How to Create an Easement
Updated: Oct 27, 2022
An easement is an interest in real property that entitles its owner to limited use or enjoyment of land in the possession of another. An easement may be appurtenant or in gross.
An easement is appurtenant to a tract or parcel when it is created to and does in fact benefit that tract or parcel or when it is attached to it. Civil Code § 801 lists various appurtenant easements: right to pasture, fishing, taking game, right of way, water, flooding land, receipt of sunlight, etc. That list is not exclusive.
An easement is in gross when it is not attached to any particular land but belongs to a person individually.
An easement can be created in any one of the following ways:
EXPRESS CONVEYANCE
MUST BE IN WRITING. The most commonly used method for the creation of easements is the express conveyance. Subject to a few exceptions, an easement may be created only by a conveyance or other instrument in writing, subscribed by the party (or by the duly authorized agent of the party) creating it. WRITING REQUIREMENT EXCEPTIONS. Doctrines of part performance and estoppel. For example, it has been held that an executed oral agreement between the creator of an easement and a person seeking to enforce rights in the easement is sufficient to vest the latter with rights enforceable in equity. Applying the familiar rule that equity regards as done that which ought to be done, courts will protect an enforceable equitable title to an easement as fully as an enforceable legal title
IMPLIED CONVEYANCE
PERSON MUST HAVE OWNED BOTH PARCELS. If land in one ownership is divided by conveyance into separately owned parts, the grantee will acquire an easement to use his or her part of the property in the same manner and to the same extent as that part was “obviously and permanently” used by the grantor before the transfer.

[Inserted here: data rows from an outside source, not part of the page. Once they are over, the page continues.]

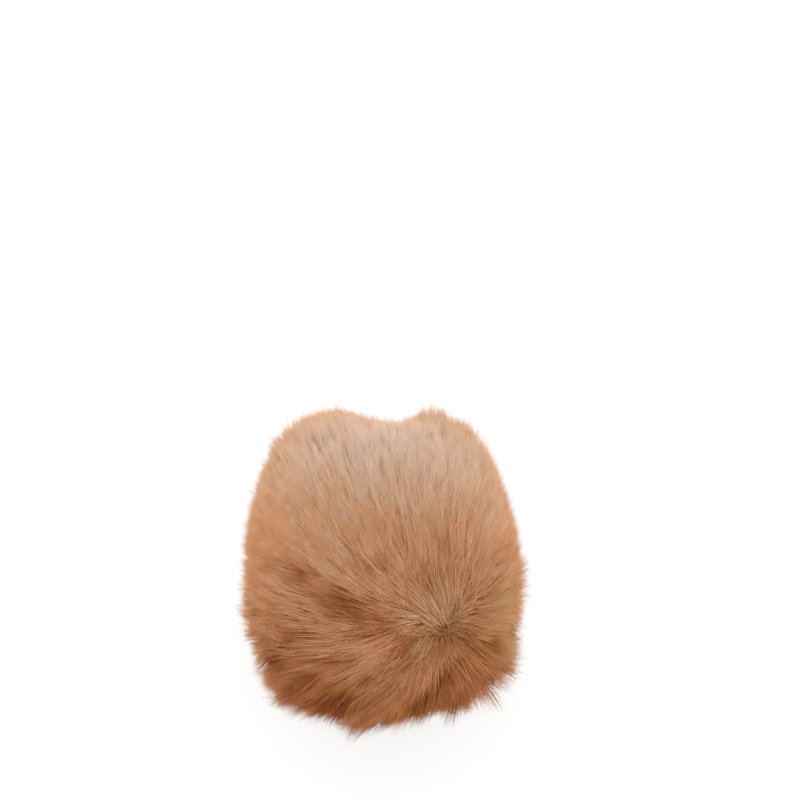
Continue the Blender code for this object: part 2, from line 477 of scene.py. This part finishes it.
def fur_material():
    """A dull, soft finish that takes each hair's colour from its place on the chart."""
    material = bpy.data.materials.new("long_pile_fur")
    material.use_nodes = True
    tree = material.node_tree
    nodes, links = tree.nodes, tree.links
    shader = nodes["Principled BSDF"]
    chart = nodes.new("ShaderNodeUVMap")
    chart.uv_map = CHART
    apart = nodes.new("ShaderNodeSeparateXYZ")
    links.new(chart.outputs["UV"], apart.inputs["Vector"])
    tint, depth = ramp(tree, "tint", TINTS), ramp(tree, "root_tone_and_shade", ROOT_TONE_AND_SHADE)
    links.new(apart.outputs["Y"], tint.inputs["Fac"])
    links.new(apart.outputs["X"], depth.inputs["Fac"])
    darkening = nodes.new("ShaderNodeMapRange")
    darkening.inputs["From Min"].default_value = DEEP_TINT
    darkening.inputs["From Max"].default_value = PALE_TINT
    darkening.inputs["To Min"].default_value = 1.0
    darkening.inputs["To Max"].default_value = PALE_ROOT
    links.new(apart.outputs["Y"], darkening.inputs["Value"])
    colour = multiplied(tree, tint, depth)
    links.new(darkening.outputs["Result"], colour.node.inputs["Factor"])
    links.new(colour, shader.inputs["Base Color"])
    shader.inputs["Roughness"].default_value = FUR_ROUGHNESS
    shader.inputs["Specular IOR Level"].default_value = FUR_SHINE
    return material


FUR = fur_material()
print("finish:", FUR.name)

# %% [markdown]
# ## Where the pile parts and stands up
#
# Between its large locks the pile sinks, and the shade there is painted in as a deeper tint; where a
# lock crosses another it stands up, and the light it catches is painted in as a paler tint. Each such
# place is a row: a line between two directions, a spread, and what changes there.

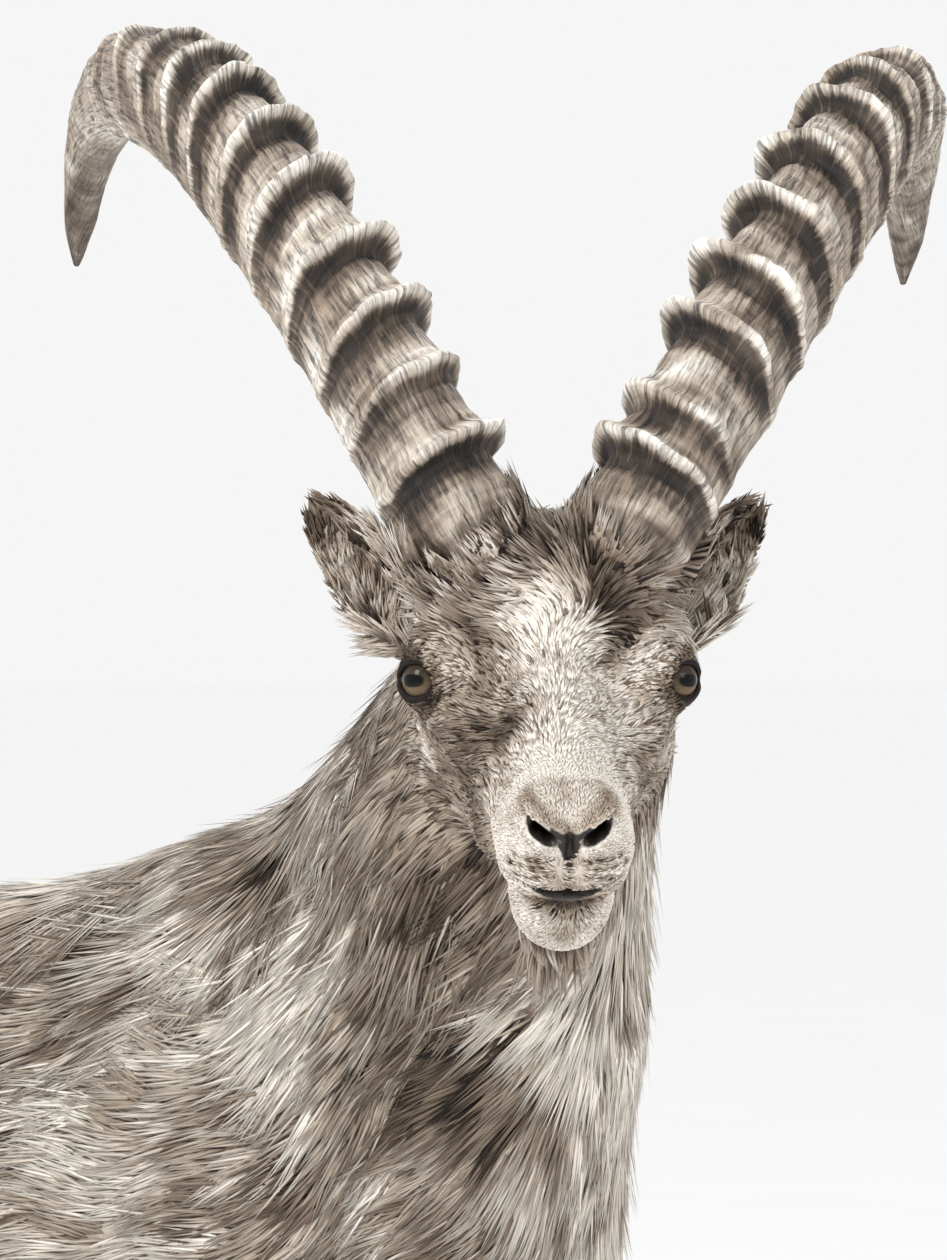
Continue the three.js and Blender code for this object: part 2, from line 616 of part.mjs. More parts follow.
function hornNet(side) {
  const around = 12;
  const length = hornLength(side);
  const ridges = side > 0 ? RIDGES_AT.left : RIDGES_AT.right;
  const curve = new THREE.CatmullRomCurve3(hornLine(side));
  const stops = [-30, 2];
  ridges.forEach((at, k) => stops.push(...(k < 8 ? [-13, -4, 3, 11] : [-10, 0, 10]).map((off) => at + off)));
  stops.push(...[0.8, 0.88, 0.95].map((t) => t * length));
  const rings = stops.filter((s, i) => !i || s > stops[i - 1]).map((s) => {
    const t = clamp01(s / length);
    const tangent = curve.getTangentAt(Math.max(t, 0.002));
    const centre = curve.getPointAt(t).addScaledVector(tangent, Math.min(s, 0));
    const inward = new THREE.Vector3(0, -side, 0);
    const front = new THREE.Vector3(1, 0, 0.9).addScaledVector(inward, 0.25);
    front.addScaledVector(tangent, -front.dot(tangent)).normalize();
    const across = new THREE.Vector3().crossVectors(tangent, front).normalize().multiplyScalar(side);
    const size = hornTaper(t) * rootTaper(s);
    return Array.from({ length: around }, (_, k) => {
      const toFront = Math.cos((2 * Math.PI * k) / around);
      const toOutside = Math.sin((2 * Math.PI * k) / around);
      const flat = 1 / (Math.abs(toFront) ** 2.6 + Math.abs(toOutside) ** 2.6) ** (1 / 2.6);
      const narrow = mix(1, 0.72, smooth(0.1, 1, -toFront));
      const ridge = ridgeHeight(ridges, s) * ridgeShare(toFront, toOutside) * size;
      return centre.clone()
        .addScaledVector(front, (HORN_HALF_DEPTH * size * flat + ridge) * toFront)
        .addScaledVector(across, (HORN_HALF_WIDTH * size * flat * narrow + ridge) * toOutside)
        .addScaledVector(tangent, -ringSlant(s, length, toFront, toOutside));
    });
  });
  const tangent = curve.getTangentAt(0);
  return closedRings(rings, curve.getPointAt(0).addScaledVector(tangent, -36), curve.getPointAt(1));
}

// Neck
const NECK_AXIS = [[85, 0, 735], [150, -14, 850], fromEyes(-100, 0, -18)];
const neckNet = wrap(neckField, NECK_AXIS, { rings: 9, around: 18, caps: 2 });

// Hair on the neck falls down and back, away from the face.
function neckLie(root) {
  const away = new THREE.Vector3(root.x, root.y, 0).sub(new THREE.Vector3(230, -80, 0));
  return new THREE.Vector3(0.004 * away.x, 0.004 * away.y, -1);
}
const neckLocks = coatLocks(neckField, {
  axis: [[128, -6, 785], [172, -28, 890], fromEyes(-100, 0, -24)],
  rows: 7, columns: 8, angles: [0, 2 * Math.PI], lieAt: neckLie, seed: 5,
  size: { length: 118, width: 40, thickness: 10, lift: 0.06 },
});

// The trunk's coat lies close, but a low crest stands along the withers and a fringe hangs under the belly.
const trunkLie = () => new THREE.Vector3(-1, 0, -0.35);
const crestLocks = coatLocks(trunkField, {
  axis: [[-380, 0, 700], [-60, 0, 700]], rows: 6, columns: 2, angles: [1.15, 2], lieAt: trunkLie, seed: 8,
  size: { length: 112, width: 44, thickness: 9, lift: 0.05 },
});
const bellyLocks = coatLocks(trunkField, {
  axis: [[-500, 0, 640], [60, 0, 620]], rows: 6, columns: 2, angles: [-2.1, -1.04], lieAt: trunkLie, seed: 9,
  size: { length: 92, width: 38, thickness: 9, lift: 0.06, sag: 0.06 },
});

const tailNet = wrap(tailField, [[-808, 0, 806], [-852, 0, 786], [-884, 0, 738], [-896, 0, 705]],
  { rings: 7, around: 10, caps: 2, reference: [1, 0, 0] });

function tailLocks() {
  const random = randomSource(31);
  return Array.from({ length: 5 }, (_, i) => {
    const angle = (2 * Math.PI * i) / 5 + 0.3 * random();
    const normal = new THREE.Vector3(-Math.abs(Math.cos(angle)) * 0.8 - 0.2, Math.sin(angle), 0).normalize();
    const root = surfaceFrom(tailField, new THREE.Vector3(-884, 0, 740 + 20 * (i % 2)), normal);
    return solidOf(lock({
      root,
      normal,
      lie: new THREE.Vector3(-0.1, 0, -1),
      length: 82 + 20 * random(),
      width: 24,
      thickness: 9,
      lift: 0.02,
    }));
  });
}

// The named meshes
const ibex = new THREE.Group();
const headGroup = new THREE.Group();
headGroup.rotation.set(0, HEAD_PITCH, HEAD_YAW, 'ZYX');
headGroup.position.copy(HEAD_AT);
ibex.add(headGroup);

function addMesh(parent, name, solid, colour, roughness = 0.85) {
  const material = new THREE.MeshStandardMaterial({ color: colour, roughness, metalness: 0 });
  const mesh = new THREE.Mesh(geometryOf(solid), material);
  mesh.name = name;
  parent.add(mesh);
}

const hornInHead = (side) => hornNet(side).applyMatrix4(headLevel);
const headParts = { head: headSolid() };
for (const [name, side] of Object.entries(SIDES)) {
  headParts[`horn_${name}`] = largest(solidOf(hornInHead(side)).subtract(clearance(headNet)));
  headParts[`ear_${name}`] = largest(solidOf(earNet(side))
    .subtract(clearance(headNet))
    .subtract(solidOf(grown(hornInHead(side), GAP))));
  headParts[`eye_${name}`] = solidOf(eyeNet(side));
  headParts.head = headParts.head.subtract(solidOf(grown(hornInHead(side), GAP)).subtract(solidOf(headNet)));
}
headParts.head = largest(headParts.head);

// The neck keeps clear of the trunk and of all that the head carries.
const clearInBody = (net, by) => solidOf(grown(net, by).applyMatrix4(headPlace));
const trunkCut = clearance(trunkNet);
let neck = join(solidOf(neckNet), ...neckLocks).subtract(trunkCut).subtract(clearInBody(headNet, GAP));
for (const side of Object.values(SIDES)) {
  neck = neck.subtract(clearInBody(earNet(side), 1)).subtract(clearInBody(hornInHead(side), 1));
}

const legNets = Object.values(LEG_PAIRS).flatMap(({ net }) => [net(SIDES.left), net(SIDES.right)]);
const trunk = join(solidOf(trunkNet), ...legNets.map(solidOf));
const legSolids = {};
let torso = trunk.add(join(...crestLocks, ...bellyLocks).subtract(clearance(neckNet)));
for (const [name, pair] of Object.entries(LEG_PAIRS)) {
  let leg = floorCut(trunk.intersect(legSpace(pair, SIDES.right)));
  for (const [which, toe] of [['outer', -1], ['inner', 1]]) {
    const net = toeNet(pair.footX, toe);
    const hoof = floorCut(solidOf(net));
    leg = leg.subtract(clearance(net));
    addMesh(ibex, `${name.replace('leg', 'hoof')}_right_${which}`, hoof, COLOURS.hoof, 0.5);
    addMesh(ibex, `${name.replace('leg', 'hoof')}_left_${which}`, hoof.mirror([0, 1, 0]), COLOURS.hoof, 0.5);
  }
  for (const side of Object.values(SIDES)) torso = torso.subtract(legSpace(pair, side, GAP));
  legSolids[`${name}_right`] = largest(leg);
  legSolids[`${name}_left`] = largest(leg).mirror([0, 1, 0]);
}
const tail = join(solidOf(tailNet), ...tailLocks());

addMesh(ibex, 'torso', largest(torso), COLOURS.coat);
addMesh(ibex, 'neck', largest(neck), COLOURS.coat);
addMesh(ibex, 'tail', largest(tail.subtract(trunkCut)), COLOURS.tail);
for (const [name, solid] of Object.entries(legSolids)) addMesh(ibex, name, solid, COLOURS.leg);
for (const [name, solid] of Object.entries(headParts)) {
  const kind = name.split('_')[0];
  addMesh(headGroup, name, solid, COLOURS[kind] ?? COLOURS.face, kind === 'eye' ? 0.1 : 0.8);
}

// The origin goes to the middle of the footprint, on the floor.
ibex.updateMatrixWorld(true);
const bounds = new THREE.Box3().setFromObject(ibex, true);
ibex.position.set(-(bounds.min.x + bounds.max.x) / 2, -(bounds.min.y + bounds.max.y) / 2, 0);

export default ibex;
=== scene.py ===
"""A life-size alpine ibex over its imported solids: one skin, a coat of solid tufts, eyes, horns and hooves.

Shapes are worked out in millimetres in the animal's own frame: +X from rump to chest, +Y to its left, +Z up,
with the floor at zero. They are moved into the model's frame, in metres, when a mesh is made.
"""

import math

import bpy
import numpy as np
import openvdb
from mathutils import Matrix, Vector, kdtree


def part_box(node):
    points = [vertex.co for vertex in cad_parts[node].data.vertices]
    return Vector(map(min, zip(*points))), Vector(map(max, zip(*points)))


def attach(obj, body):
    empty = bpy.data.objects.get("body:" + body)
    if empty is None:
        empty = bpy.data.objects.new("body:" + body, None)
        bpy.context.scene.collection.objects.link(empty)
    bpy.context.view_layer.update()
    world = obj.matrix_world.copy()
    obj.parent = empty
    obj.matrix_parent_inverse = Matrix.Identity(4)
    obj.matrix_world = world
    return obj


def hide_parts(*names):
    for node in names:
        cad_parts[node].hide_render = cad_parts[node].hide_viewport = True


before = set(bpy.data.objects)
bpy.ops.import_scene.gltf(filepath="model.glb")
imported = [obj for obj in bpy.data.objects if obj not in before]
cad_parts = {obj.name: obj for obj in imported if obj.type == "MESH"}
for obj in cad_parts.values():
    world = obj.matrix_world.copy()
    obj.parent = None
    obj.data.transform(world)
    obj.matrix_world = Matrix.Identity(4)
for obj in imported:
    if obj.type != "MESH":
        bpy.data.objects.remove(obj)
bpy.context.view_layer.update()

# Sizes shared with the solids, in millimetres, and angles in radians
HEAD_AT = np.array([286.0, -165.0, 1020.0])
HEAD_YAW = math.radians(-61.5)
HEAD_PITCH = math.radians(30)
EYE_RADIUS = 17.0
EYE_SPREAD = 72.0
EYE_TURN = math.radians(43)
EYE_LIFT = math.radians(20)
LID_OPENING = (14.6, 11.6)
EAR_LENGTH = 124.0
HORN_LENGTH = {1: 820.0, -1: 844.0}
HORN_HALF_WIDTH = 35.0
HORN_HALF_DEPTH = 43.0
HORN_BASE = 41.0
RIDGE = dict(height=10.5, above=5.2, below=4.8)
RIDGES_AT = {
    1: [34, 67, 126, 173, 226, 285, 350, 408, 470, 532, 590],
    -1: [39, 88, 134, 184, 243, 297, 353, 402, 456, 514, 572],
}
RIDGE_SIZES = [1, 0.6, 1, 1, 1, 1, 1, 0.9, 0.7, 0.5, 0.35]
FORE_FOOT_X = 62.0
HIND_FOOT_X = -690.0
FOOT_SPREAD = 84.0
TOE_SPREAD = 15.0
SIDES = {"left": 1, "right": -1}
REGIONS = TRUNK, NECK, LEG, TAIL, HEAD = range(5)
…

In California, the successful establishment of an easement by implied conveyance generally depends on three elements. These elements have been stated as follows:
(A) There must be a separation of title;
(B) Before the separation, the use that gives rise to the easement must have been so long continued and obvious as to show that it was intended to be permanent; and
(C) The easement must be reasonably necessary to the beneficial enjoyment of the land granted.
EXPRESS RESERVATION
RESERVED IN A DEED. An easement may be created by express reservation in a deed or other instrument. A “reservation” is a clause in an instrument of transfer whereby the grantor reserves to himself or herself some right, interest, or profit in the estate granted.
IMPLIED RESERVATION
SIMILAR TO IMPLIED EASEMENT. An easement by implied reservation will typically arise when land in single ownership is divided, with one part being conveyed away and another part being retained by the grantor. These are analogous to easements that arise from implied conveyances and, similar to implied conveyance easements, some courts have been more reluctant to enforce them.
ELEMENTS. An enforceable easement by implied reservation requires:
(A) The title to property under single ownership was separated;
(B) Before the separation, the use that gives rise to the claimed easement must have been so long continued and obvious as to show that it was intended to be permanent; and
(C) The easement is reasonably necessary to the beneficial enjoyment of the land granted.
BY CONTRACT
IN WRITING. An agreement for the creation of an easement has the effect of a grant only when the contract is executed. As a result, the contract does not create the easement, instead it can be used to either sue for specific performance to require that the easement be created, or be used a defense in a partition action.
BY PRESCRIPTION
ADVERSE POSSESSION. Must show:
(1) Individual used the property over which the easement is claimed for at least five years; and
(2) That their use has, during all of that time, been open, notorious, adverse, continuous, and uninterrupted.
NO TAX REQUIREMENT. When there is no evidence that an easement was assessed separately, the prescriptive claimant need not prove payment of taxes.
BY NECESSITY
An “easement by necessity” arises when ownership of land is divided in such a way as to create a landlocked parcel.
REQUIREMENTS.
(A) There must be “strict” necessity for the easement; and
(B) The dominant and servient tenements must have been under common ownership when the land was divided and the easement created.
“Strict necessity” exists when the claimed easement furnishes the only possible means by which access may be had to the claimant’s property. The fact that a parcel is difficult to develop does not mean that there is not necessity for access. The necessity is not “strict” if there is any alternate route for access.
CONVEYANCE OF LESS THAN FULL TITLE
A property owner who conveys less than full title may validly create easements in his or her favor on the property.